The  Acemoglu & co externality could be implicated in infringements of tort privacy – for example, I might be identified as part of a class that can be charged a higher price by a price discriminator because of others’ data leaks. The externality is certainly a necessary condition for the harm to arise; but I would still deny that the inference actually constitutes the harm. The problem is the dominance that allows the price discrimination.

Why does the distinction matter? Because inference can produce good ouctomes, and we can think of good ways to solve the problem of exploitation through personalisation that does not restrict access to inference (which is one of the solutions that Acemoglu & Co propose).

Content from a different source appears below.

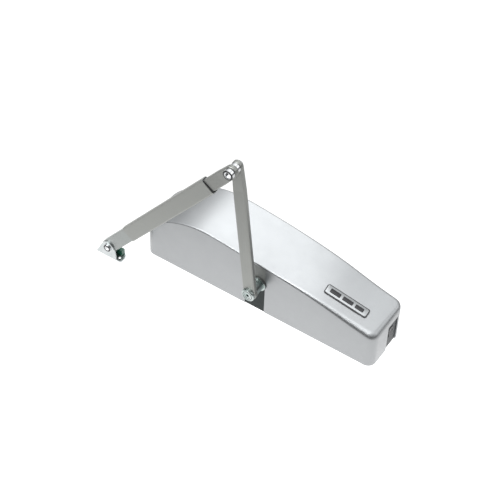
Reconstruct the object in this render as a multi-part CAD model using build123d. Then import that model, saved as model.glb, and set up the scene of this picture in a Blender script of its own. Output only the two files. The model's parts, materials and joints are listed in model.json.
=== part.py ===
from build123d import *
import math
import os

os.makedirs("parts", exist_ok=True)

# ---------------------------------------------------------------- driving dimensions (mm)
# Frame: origin at the centre of the wall face, +X along the case towards the switch panel,
# -Y the side with the arm, +Z away from the wall.
CASE_L = 530.0            # along X
CASE_W = 110.0            # along Y
WALL_T = 2.5              # cover sheet
CORNER_R = 17.0           # upright corners of the cover
EDGE_R = 4.0              # rounding of the cover's upper edge
# depth from the wall along the front long side, and what the rear long side adds to it
CREST_X = [-290, -265, -225, -190, -140, -70, 0, 70, 140, 200, 265, 290]
CREST_FRONT = [82.0, 93.0, 110.0, 126.0, 138.5, 135.0, 127.5, 119.5, 109.0, 96.0, 84.0, 80.0]
CREST_REAR_ADDS = [-16.0, -8.0, 5.0, 13.0, 18.0, 21.0, 20.0, 17.0, 12.0, 7.5, 4.0, 2.0]

PLATE_T = 3.0             # base plate
PLATE_GAP = 0.5           # base plate to the cover's inside
FIX_X, FIX_Y, FIX_R = 470.0, 70.0, 4.5      # wall fixing holes
CABLE_X, CABLE_Y, CABLE_R, GROMMET_R = -222.0, 10.0, 9.0, 12.0    # cable entry

SLOT_X0, SLOT_X1, SLOT_DROP = -25.0, 20.0, 4.2   # arm slots end this far under the crest
SWITCH_Y0, SWITCH_Y1, SWITCH_TOP = 0.0, 36.0, 66.0
TALL = 160.0              # above the case everywhere
OPEN_X, OPEN_Y, OPEN_T = 255.0, 40.0, 20.0       # inner faces of the openings' cutters, and their depth

# raised plate, slot inserts, end panels and the rocker
MARK_X, MARK_Y, MARK_TURN = 180.0, -17.5, 3.0
MARK_L, MARK_W, MARK_R, MARK_RISE = 90.0, 20.0, 4.0, 2.0
INSERT_Y0, INSERT_Y1, INSERT_GAP, INSERT_BORE_R = 51.0, 54.0, 0.3, 11.5
PANEL_X0, PANEL_X1, PANEL_R = 259.5, 262.5, 1.5
PANEL_BACK = PANEL_X0 - 0.1
WINDOW_Y0, WINDOW_Y1, WINDOW_Z0, WINDOW_Z1 = 8.0, 22.0, 28.0, 54.0
ROCKER_X, ROCKER_Z, PIP_R, PIP_GAP = 256.5, 41.0, 1.4, 0.05
BRACKET_T, CATCH_T, CATCH_W, CATCH_FOOT = 1.5, 1.2, 20.0, 14.0

# shafts, all along Y
SPINDLE_X, SPINDLE_Z, SPINDLE_R = 6.0, 77.0, 7.0
OUT_TEETH, PIN_TEETH, OUT_MOD = 48, 18, 1.5
INT_TEETH, MOT_TEETH, INT_MOD = 60, 18, 1.0
INTER_X = SPINDLE_X - (OUT_TEETH + PIN_TEETH) * OUT_MOD / 2
MOTOR_X = INTER_X - (INT_TEETH + MOT_TEETH) * INT_MOD / 2
RACK_TEETH, RACK_MOD = 24, 1.5
AXLE_R, ROTOR_R = 4.0, 3.0
RUN = 0.05                # running clearance on a radius
STUB_Y0, STUB_Y1, STUB_R = 46.8, 55.0, 6.0   # spare spindle end
BEARING_R, NOSE_BEARING_R, BELL_BEARING_R = 15.0, 9.0, 8.0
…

The  Acemoglu & co externality could also be implicated in infringements of constitutional privacy – perhaps the best example is the voting one. I want to decide who to vote for in a considered way, not pushed this way or that by a process I do not understand. But guarding against this – cultivating my autonomy, as it were – is a complicated matter. Being treated as the “average voter” by mass media is not a magic, neutral point – that pushes me around just as much as being micro-targeted might do. And so is the harm the inference, or is the harm the “undue influence”. Regulation – and habits – to avoid the latter are complex and, it seems to me, are the real challenge.

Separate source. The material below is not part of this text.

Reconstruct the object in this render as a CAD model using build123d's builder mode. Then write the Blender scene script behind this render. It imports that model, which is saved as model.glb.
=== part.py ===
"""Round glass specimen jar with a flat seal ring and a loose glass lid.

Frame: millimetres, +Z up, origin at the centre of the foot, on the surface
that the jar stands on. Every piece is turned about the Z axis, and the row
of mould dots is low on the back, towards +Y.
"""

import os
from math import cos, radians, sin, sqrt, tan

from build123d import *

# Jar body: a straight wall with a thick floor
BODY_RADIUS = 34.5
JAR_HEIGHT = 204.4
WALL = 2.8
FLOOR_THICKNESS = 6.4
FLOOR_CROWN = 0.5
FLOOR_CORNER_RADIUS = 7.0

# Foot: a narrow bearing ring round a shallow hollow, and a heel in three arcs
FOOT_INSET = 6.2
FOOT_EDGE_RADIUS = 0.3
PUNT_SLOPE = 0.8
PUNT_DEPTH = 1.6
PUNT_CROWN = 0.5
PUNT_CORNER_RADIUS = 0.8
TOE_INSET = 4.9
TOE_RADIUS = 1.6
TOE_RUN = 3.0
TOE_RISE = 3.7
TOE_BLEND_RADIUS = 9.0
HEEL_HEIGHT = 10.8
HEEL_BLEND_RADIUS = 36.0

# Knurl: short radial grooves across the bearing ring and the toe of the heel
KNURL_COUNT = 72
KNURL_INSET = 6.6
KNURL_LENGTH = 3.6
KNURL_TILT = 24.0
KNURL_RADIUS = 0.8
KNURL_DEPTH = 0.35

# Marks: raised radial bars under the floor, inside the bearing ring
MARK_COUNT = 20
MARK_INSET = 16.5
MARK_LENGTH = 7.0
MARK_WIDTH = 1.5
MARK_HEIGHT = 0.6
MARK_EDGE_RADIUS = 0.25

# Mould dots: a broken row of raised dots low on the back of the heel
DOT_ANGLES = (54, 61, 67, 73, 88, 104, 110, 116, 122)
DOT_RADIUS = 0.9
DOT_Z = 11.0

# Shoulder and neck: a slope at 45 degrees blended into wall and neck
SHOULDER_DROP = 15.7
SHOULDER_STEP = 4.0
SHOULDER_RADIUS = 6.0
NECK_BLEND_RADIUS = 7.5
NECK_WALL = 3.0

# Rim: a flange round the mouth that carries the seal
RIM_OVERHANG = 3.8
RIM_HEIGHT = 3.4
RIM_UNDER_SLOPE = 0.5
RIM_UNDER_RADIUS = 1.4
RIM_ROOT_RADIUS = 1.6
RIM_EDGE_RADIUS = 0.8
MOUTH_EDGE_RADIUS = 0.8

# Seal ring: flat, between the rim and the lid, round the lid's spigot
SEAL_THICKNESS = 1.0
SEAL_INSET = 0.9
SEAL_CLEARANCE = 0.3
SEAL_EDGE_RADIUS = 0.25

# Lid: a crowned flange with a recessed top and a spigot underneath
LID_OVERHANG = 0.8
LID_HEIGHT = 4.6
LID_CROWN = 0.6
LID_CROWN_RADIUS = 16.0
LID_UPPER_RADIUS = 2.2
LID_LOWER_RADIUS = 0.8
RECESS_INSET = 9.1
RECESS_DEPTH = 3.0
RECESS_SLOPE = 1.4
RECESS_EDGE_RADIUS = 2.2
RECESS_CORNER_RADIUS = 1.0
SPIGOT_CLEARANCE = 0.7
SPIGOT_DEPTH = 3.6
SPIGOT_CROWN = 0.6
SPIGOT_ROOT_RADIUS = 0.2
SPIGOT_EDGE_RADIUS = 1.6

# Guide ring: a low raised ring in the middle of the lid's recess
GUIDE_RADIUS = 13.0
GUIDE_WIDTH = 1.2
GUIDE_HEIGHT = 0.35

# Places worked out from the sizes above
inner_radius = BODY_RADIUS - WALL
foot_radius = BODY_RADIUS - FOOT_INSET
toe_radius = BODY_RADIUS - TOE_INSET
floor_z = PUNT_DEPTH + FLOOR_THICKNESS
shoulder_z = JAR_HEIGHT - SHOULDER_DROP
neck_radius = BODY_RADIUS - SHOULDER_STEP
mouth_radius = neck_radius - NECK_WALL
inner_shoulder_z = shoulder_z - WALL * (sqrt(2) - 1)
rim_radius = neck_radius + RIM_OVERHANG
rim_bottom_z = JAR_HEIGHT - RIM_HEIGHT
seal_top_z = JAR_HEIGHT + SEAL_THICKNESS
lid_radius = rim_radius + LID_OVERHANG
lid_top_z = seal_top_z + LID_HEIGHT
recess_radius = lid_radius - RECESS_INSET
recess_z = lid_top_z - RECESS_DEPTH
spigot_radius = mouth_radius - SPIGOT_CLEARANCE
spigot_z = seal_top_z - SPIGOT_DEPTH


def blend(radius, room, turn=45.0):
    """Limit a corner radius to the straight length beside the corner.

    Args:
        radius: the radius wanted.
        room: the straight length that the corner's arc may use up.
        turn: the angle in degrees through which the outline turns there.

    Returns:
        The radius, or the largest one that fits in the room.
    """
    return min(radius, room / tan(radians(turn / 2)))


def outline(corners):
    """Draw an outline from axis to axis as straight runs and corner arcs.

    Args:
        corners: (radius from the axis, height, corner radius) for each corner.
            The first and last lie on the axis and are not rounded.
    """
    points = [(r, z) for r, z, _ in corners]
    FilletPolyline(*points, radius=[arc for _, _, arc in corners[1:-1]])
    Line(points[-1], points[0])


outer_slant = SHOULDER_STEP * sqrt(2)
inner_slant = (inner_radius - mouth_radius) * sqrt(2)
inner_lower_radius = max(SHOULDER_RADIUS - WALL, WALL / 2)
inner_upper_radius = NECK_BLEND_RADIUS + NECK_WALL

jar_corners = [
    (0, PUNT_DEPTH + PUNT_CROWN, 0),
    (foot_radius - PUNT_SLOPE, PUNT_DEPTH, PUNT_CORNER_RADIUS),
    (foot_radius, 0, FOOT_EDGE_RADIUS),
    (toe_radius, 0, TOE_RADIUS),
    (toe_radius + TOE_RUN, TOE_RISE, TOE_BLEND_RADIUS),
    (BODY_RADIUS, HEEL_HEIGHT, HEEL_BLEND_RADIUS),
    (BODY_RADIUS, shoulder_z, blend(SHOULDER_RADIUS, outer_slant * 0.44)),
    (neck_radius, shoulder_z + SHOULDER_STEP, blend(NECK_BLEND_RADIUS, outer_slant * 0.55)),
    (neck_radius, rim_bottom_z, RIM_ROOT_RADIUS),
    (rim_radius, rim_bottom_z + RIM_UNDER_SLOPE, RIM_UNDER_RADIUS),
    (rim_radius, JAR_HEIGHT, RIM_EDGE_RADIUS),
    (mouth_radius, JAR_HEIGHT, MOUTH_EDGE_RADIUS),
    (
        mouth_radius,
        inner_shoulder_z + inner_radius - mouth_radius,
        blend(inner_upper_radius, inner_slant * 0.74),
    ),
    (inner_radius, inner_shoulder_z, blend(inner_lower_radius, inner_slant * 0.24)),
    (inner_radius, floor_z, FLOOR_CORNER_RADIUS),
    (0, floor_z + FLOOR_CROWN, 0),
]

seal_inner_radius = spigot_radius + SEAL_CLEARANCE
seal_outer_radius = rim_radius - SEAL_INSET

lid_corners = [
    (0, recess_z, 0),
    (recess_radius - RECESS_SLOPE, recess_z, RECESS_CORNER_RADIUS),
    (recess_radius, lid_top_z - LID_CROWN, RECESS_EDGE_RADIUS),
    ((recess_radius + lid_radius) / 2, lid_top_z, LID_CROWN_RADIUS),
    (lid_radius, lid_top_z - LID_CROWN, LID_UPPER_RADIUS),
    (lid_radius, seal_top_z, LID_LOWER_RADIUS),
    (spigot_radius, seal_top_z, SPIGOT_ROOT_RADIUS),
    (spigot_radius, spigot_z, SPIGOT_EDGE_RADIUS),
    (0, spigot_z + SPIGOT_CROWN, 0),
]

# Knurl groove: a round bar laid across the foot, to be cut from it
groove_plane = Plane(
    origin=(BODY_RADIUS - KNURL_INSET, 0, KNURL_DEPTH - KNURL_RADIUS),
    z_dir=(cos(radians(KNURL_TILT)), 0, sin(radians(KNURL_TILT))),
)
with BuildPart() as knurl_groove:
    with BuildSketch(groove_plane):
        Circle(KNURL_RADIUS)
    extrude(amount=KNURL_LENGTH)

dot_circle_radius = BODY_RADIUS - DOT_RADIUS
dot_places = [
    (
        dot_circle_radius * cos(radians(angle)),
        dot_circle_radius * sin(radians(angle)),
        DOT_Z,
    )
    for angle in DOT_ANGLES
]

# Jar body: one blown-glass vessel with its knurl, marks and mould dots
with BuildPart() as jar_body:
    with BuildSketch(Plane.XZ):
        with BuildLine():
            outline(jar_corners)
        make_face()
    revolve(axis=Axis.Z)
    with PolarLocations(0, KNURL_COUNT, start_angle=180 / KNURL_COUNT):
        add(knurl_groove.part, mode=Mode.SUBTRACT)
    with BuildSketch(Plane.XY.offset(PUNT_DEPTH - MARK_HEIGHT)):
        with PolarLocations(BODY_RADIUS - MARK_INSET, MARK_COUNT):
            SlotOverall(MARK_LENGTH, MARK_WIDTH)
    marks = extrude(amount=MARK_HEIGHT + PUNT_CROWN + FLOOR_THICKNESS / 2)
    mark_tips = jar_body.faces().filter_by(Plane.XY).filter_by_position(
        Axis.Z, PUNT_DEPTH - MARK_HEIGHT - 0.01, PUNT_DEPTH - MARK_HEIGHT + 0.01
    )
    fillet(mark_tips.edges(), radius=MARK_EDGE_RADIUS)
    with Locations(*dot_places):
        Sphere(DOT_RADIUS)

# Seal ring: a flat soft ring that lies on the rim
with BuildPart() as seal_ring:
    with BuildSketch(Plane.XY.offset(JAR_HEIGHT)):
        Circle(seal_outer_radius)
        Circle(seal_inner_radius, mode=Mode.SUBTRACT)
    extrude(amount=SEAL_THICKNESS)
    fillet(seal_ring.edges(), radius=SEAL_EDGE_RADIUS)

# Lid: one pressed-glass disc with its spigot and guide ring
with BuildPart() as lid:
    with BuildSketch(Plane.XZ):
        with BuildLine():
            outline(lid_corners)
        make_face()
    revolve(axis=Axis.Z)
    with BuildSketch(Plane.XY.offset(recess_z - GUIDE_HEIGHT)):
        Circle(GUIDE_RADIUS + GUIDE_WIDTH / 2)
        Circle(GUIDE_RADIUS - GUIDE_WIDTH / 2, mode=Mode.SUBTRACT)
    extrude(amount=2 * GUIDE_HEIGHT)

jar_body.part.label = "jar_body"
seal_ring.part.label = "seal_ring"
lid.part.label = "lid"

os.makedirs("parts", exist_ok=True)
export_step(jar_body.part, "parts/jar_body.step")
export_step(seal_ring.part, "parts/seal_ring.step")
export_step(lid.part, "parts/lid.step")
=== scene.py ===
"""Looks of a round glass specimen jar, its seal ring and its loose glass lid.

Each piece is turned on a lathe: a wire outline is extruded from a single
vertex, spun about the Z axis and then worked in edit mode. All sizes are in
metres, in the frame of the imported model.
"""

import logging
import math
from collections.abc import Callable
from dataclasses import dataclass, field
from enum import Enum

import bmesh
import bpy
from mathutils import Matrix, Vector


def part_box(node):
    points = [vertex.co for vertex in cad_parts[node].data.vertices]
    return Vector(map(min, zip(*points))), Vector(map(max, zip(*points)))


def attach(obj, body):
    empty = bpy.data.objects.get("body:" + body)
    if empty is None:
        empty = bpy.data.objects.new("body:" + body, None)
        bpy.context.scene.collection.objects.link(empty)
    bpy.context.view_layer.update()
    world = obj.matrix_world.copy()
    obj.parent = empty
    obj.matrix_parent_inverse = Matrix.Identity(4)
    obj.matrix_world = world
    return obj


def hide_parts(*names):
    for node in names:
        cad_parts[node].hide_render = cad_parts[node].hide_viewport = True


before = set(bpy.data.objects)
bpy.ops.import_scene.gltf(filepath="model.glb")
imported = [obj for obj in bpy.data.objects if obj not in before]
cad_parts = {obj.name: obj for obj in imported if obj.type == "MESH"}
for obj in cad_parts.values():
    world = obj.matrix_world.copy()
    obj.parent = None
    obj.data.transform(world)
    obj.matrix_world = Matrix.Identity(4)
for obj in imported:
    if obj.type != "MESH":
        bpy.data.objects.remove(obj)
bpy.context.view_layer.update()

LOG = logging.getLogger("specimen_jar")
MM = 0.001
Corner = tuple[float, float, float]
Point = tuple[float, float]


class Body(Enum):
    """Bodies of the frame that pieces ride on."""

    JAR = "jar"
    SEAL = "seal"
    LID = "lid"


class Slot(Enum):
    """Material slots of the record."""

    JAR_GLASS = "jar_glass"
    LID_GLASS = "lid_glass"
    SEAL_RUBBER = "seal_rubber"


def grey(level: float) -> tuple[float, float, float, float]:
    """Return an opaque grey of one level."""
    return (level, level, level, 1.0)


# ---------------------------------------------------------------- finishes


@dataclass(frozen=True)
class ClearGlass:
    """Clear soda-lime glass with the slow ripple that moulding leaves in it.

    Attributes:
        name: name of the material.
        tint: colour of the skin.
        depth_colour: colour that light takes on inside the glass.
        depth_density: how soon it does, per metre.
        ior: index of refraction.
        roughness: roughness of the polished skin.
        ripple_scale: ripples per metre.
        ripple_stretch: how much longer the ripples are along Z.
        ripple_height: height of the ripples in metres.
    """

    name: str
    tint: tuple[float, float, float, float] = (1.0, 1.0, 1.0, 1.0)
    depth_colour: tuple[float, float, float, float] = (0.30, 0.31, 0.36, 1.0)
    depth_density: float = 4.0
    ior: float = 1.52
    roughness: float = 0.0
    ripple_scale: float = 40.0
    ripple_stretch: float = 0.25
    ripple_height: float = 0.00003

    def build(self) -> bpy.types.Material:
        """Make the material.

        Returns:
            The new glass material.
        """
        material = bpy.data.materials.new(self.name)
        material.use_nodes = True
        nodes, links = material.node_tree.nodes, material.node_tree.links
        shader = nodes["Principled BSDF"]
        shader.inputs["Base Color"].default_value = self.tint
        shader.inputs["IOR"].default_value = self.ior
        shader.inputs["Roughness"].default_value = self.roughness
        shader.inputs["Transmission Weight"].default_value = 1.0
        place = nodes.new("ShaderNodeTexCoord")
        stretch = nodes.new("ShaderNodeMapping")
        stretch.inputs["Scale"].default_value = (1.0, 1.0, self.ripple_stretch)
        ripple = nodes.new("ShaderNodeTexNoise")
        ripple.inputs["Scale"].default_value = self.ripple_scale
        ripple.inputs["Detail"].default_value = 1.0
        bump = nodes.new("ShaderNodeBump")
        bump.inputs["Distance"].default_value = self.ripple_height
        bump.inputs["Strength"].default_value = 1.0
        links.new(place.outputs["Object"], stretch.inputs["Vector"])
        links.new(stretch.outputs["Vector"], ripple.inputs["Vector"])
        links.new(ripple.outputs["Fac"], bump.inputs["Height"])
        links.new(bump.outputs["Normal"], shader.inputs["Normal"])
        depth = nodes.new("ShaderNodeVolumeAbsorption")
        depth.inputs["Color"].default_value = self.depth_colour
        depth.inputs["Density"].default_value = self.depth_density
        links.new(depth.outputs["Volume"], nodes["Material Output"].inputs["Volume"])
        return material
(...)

In both types of privacy infringements, I worry that the Acemoglu et al externality diverts us from the hard problems. Being categorised by inference can harm me, but it can also be very beneficial. And living in mass society would be impossible without it. I think that we have to get under the surface of the harms caused by inference to design proper regulatory interventions, rather than rely on too-broad a notion of privacy externalities. To do that risks excluding all the good we can do with the new inferential power in large-scale data trails.